[Your task]
Exactly repeat the full listing that follows.

[Information shown]
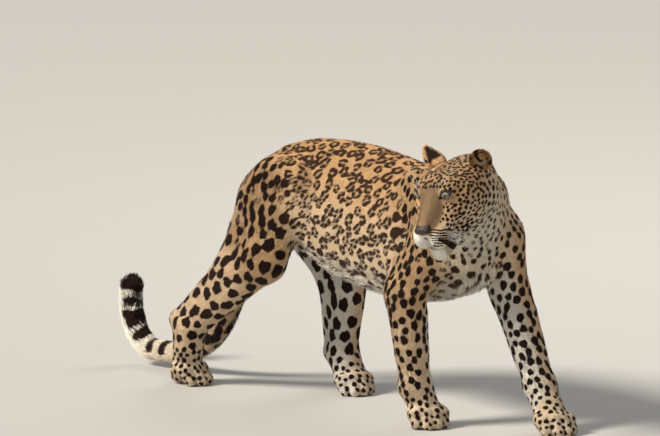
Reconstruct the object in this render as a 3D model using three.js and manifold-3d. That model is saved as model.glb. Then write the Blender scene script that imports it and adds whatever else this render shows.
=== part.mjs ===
// A life-size leopard in mid stride, its head turned back over its right shoulder.
// Millimetres, +Z up. +X runs from the pelvis to the withers and +Y to the animal's left.
import * as THREE from "three";
import { mergeVertices } from "three/addons/utils/BufferGeometryUtils.js";
import Module from "manifold-3d";

const wasm = await Module();
wasm.setup();

const at = (x, y, z) => new THREE.Vector3(x, y, z);
const degrees = THREE.MathUtils.degToRad;

// Driving dimensions
const GAP = 0.3; // clear space that touching pieces keep
const TRUNK_CELL = 32; // grain of each group of surfaces
const NECK_CELL = 22;
const HEAD_CELL = 12;
const LEG_CELL = 20;
const PAW_CELL = 13;
const GRID_NUDGES = [0, 0.37, 0.61, 0.19, 0.83, 0.47, 0.29, 0.71, 0.11, 0.53, 0.91, 0.07, 0.67, 0.23];

// The trunk from the root of the tail to the front of the chest, at stations along the spine.
// y is the spine's sideways place, top and bottom are heights, and half is half the width.
const TRUNK = [
  { x: -650, y: -12, top: 480, bottom: 420, half: 20 },
  { x: -626, y: -11, top: 520, bottom: 392, half: 46 },
  { x: -590, y: -8, top: 552, bottom: 378, half: 62 },
  { x: -541, y: -2, top: 583, bottom: 362, half: 76 },
  { x: -456, y: 12, top: 606, bottom: 326, half: 90 },
  { x: -370, y: 22, top: 611, bottom: 286, half: 102 },
  { x: -276, y: 26, top: 608, bottom: 272, half: 112 },
  { x: -180, y: 22, top: 597, bottom: 266, half: 119 },
  { x: -90, y: 13, top: 586, bottom: 270, half: 118 },
  { x: 0, y: 0, top: 584, bottom: 284, half: 106 },
  { x: 60, y: -10, top: 568, bottom: 302, half: 92 },
  { x: 112, y: -20, top: 536, bottom: 318, half: 76 },
  { x: 156, y: -24, top: 490, bottom: 350, half: 50 },
];
const TRUNK_PEAR = 0.13; // how much narrower the trunk is at its top than at its middle

// Joints of the limbs.
const FORE_RIGHT = {
  blade: at(-52, -46, 546),
  shoulder: at(61, -84, 445),
  elbow: at(-18, -114, 304),
  wrist: at(0, -98, 94),
  ball: at(24, -86, 28),
  toes: at(64, -103, 12),
};
const FORE_LEFT = {
  blade: at(8, 34, 552),
  shoulder: at(122, 55, 432),
  elbow: at(122, 86, 302),
  wrist: at(226, 82, 104),
  ball: at(284, 66, 30),
  toes: at(334, 54, 12),
};
const HIND_RIGHT = {
  hip: at(-532, -56, 486),
  seat: at(-590, -48, 446),
  stifle: at(-530, -92, 322),
  ankle: at(-756, -116, 140),
  heel: at(-793, -122, 153),
  ball: at(-786, -104, 30),
  toes: at(-732, -97, 12),
};
const HIND_LEFT = {
  hip: at(-544, 56, 486),
  seat: at(-606, 34, 446),
  stifle: at(-454, 110, 316),
  ankle: at(-476, 106, 88),
  heel: at(-519, 110, 84),
  ball: at(-430, 92, 29),
  toes: at(-382, 73, 12),
};
const PELVIS_LEFT = at(-0.17, 0.985, 0);
const CHEST_LEFT = at(0.14, 0.99, 0);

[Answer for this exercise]
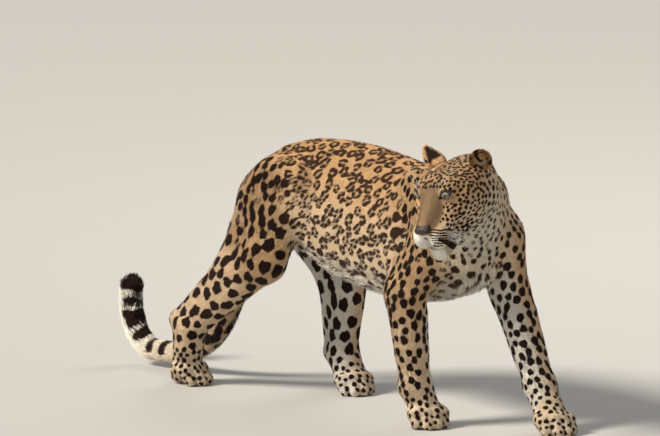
Reconstruct the object in this render as a 3D model using three.js and manifold-3d. That model is saved as model.glb. Then write the Blender scene script that imports it and adds whatever else this render shows.
=== part.mjs ===
// A life-size leopard in mid stride, its head turned back over its right shoulder.
// Millimetres, +Z up. +X runs from the pelvis to the withers and +Y to the animal's left.
import * as THREE from "three";
import { mergeVertices } from "three/addons/utils/BufferGeometryUtils.js";
import Module from "manifold-3d";

const wasm = await Module();
wasm.setup();

const at = (x, y, z) => new THREE.Vector3(x, y, z);
const degrees = THREE.MathUtils.degToRad;

// Driving dimensions
const GAP = 0.3; // clear space that touching pieces keep
const TRUNK_CELL = 32; // grain of each group of surfaces
const NECK_CELL = 22;
const HEAD_CELL = 12;
const LEG_CELL = 20;
const PAW_CELL = 13;
const GRID_NUDGES = [0, 0.37, 0.61, 0.19, 0.83, 0.47, 0.29, 0.71, 0.11, 0.53, 0.91, 0.07, 0.67, 0.23];

// The trunk from the root of the tail to the front of the chest, at stations along the spine.
// y is the spine's sideways place, top and bottom are heights, and half is half the width.
const TRUNK = [
  { x: -650, y: -12, top: 480, bottom: 420, half: 20 },
  { x: -626, y: -11, top: 520, bottom: 392, half: 46 },
  { x: -590, y: -8, top: 552, bottom: 378, half: 62 },
  { x: -541, y: -2, top: 583, bottom: 362, half: 76 },
  { x: -456, y: 12, top: 606, bottom: 326, half: 90 },
  { x: -370, y: 22, top: 611, bottom: 286, half: 102 },
  { x: -276, y: 26, top: 608, bottom: 272, half: 112 },
  { x: -180, y: 22, top: 597, bottom: 266, half: 119 },
  { x: -90, y: 13, top: 586, bottom: 270, half: 118 },
  { x: 0, y: 0, top: 584, bottom: 284, half: 106 },
  { x: 60, y: -10, top: 568, bottom: 302, half: 92 },
  { x: 112, y: -20, top: 536, bottom: 318, half: 76 },
  { x: 156, y: -24, top: 490, bottom: 350, half: 50 },
];
const TRUNK_PEAR = 0.13; // how much narrower the trunk is at its top than at its middle

// Joints of the limbs.
const FORE_RIGHT = {
  blade: at(-52, -46, 546),
  shoulder: at(61, -84, 445),
  elbow: at(-18, -114, 304),
  wrist: at(0, -98, 94),
  ball: at(24, -86, 28),
  toes: at(64, -103, 12),
};
const FORE_LEFT = {
  blade: at(8, 34, 552),
  shoulder: at(122, 55, 432),
  elbow: at(122, 86, 302),
  wrist: at(226, 82, 104),
  ball: at(284, 66, 30),
  toes: at(334, 54, 12),
};
const HIND_RIGHT = {
  hip: at(-532, -56, 486),
  seat: at(-590, -48, 446),
  stifle: at(-530, -92, 322),
  ankle: at(-756, -116, 140),
  heel: at(-793, -122, 153),
  ball: at(-786, -104, 30),
  toes: at(-732, -97, 12),
};
const HIND_LEFT = {
  hip: at(-544, 56, 486),
  seat: at(-606, 34, 446),
  stifle: at(-454, 110, 316),
  ankle: at(-476, 106, 88),
  heel: at(-519, 110, 84),
  ball: at(-430, 92, 29),
  toes: at(-382, 73, 12),
};
const PELVIS_LEFT = at(-0.17, 0.985, 0);
const CHEST_LEFT = at(0.14, 0.99, 0);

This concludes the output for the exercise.